((

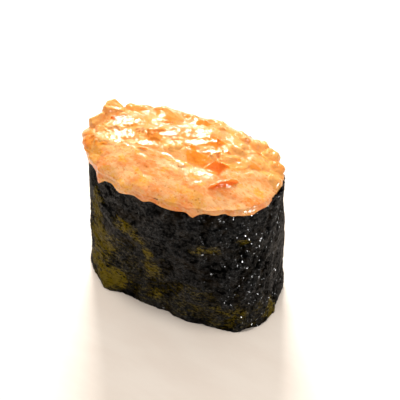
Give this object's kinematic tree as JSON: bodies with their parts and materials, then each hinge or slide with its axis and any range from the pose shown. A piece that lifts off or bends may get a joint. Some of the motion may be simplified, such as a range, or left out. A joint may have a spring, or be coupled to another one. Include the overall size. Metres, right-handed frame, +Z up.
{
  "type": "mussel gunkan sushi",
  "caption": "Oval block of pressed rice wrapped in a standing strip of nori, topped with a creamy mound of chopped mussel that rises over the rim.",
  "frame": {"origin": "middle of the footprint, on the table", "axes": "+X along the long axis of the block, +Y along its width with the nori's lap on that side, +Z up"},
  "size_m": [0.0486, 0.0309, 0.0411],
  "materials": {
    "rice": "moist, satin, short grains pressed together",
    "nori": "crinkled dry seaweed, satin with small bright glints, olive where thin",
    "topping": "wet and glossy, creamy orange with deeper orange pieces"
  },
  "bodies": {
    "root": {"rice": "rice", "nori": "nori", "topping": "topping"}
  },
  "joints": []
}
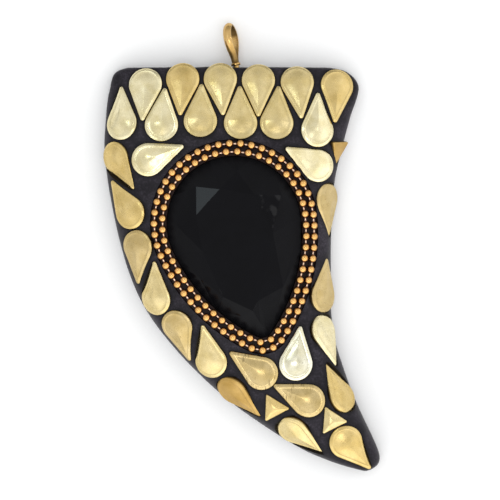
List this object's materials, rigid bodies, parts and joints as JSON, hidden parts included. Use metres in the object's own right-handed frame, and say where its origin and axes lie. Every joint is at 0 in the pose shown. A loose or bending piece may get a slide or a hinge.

))

REQUIREMENT - Print all of the entries again, exactly as written.

EXERCISE ANSWER -
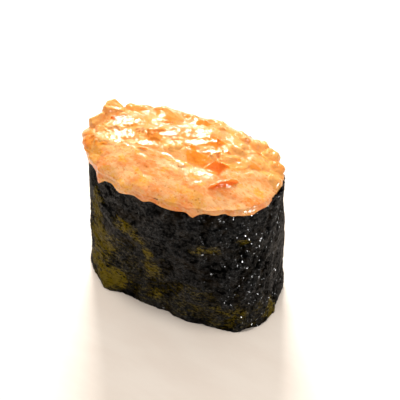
Give this object's kinematic tree as JSON: bodies with their parts and materials, then each hinge or slide with its axis and any range from the pose shown. A piece that lifts off or bends may get a joint. Some of the motion may be simplified, such as a range, or left out. A joint may have a spring, or be coupled to another one. Include the overall size. Metres, right-handed frame, +Z up.
{
  "type": "mussel gunkan sushi",
  "caption": "Oval block of pressed rice wrapped in a standing strip of nori, topped with a creamy mound of chopped mussel that rises over the rim.",
  "frame": {"origin": "middle of the footprint, on the table", "axes": "+X along the long axis of the block, +Y along its width with the nori's lap on that side, +Z up"},
  "size_m": [0.0486, 0.0309, 0.0411],
  "materials": {
    "rice": "moist, satin, short grains pressed together",
    "nori": "crinkled dry seaweed, satin with small bright glints, olive where thin",
    "topping": "wet and glossy, creamy orange with deeper orange pieces"
  },
  "bodies": {
    "root": {"rice": "rice", "nori": "nori", "topping": "topping"}
  },
  "joints": []
}
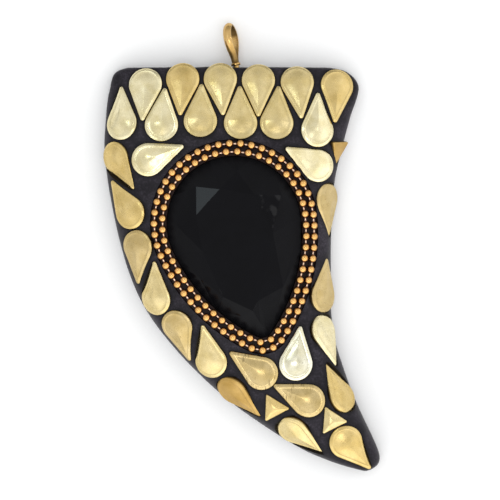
List this object's materials, rigid bodies, parts and joints as JSON, hidden parts included. Use metres in the object's own right-handed frame, and say where its origin and axes lie. Every joint is at 0 in the pose shown. A loose or bending piece may get a slide or a hinge.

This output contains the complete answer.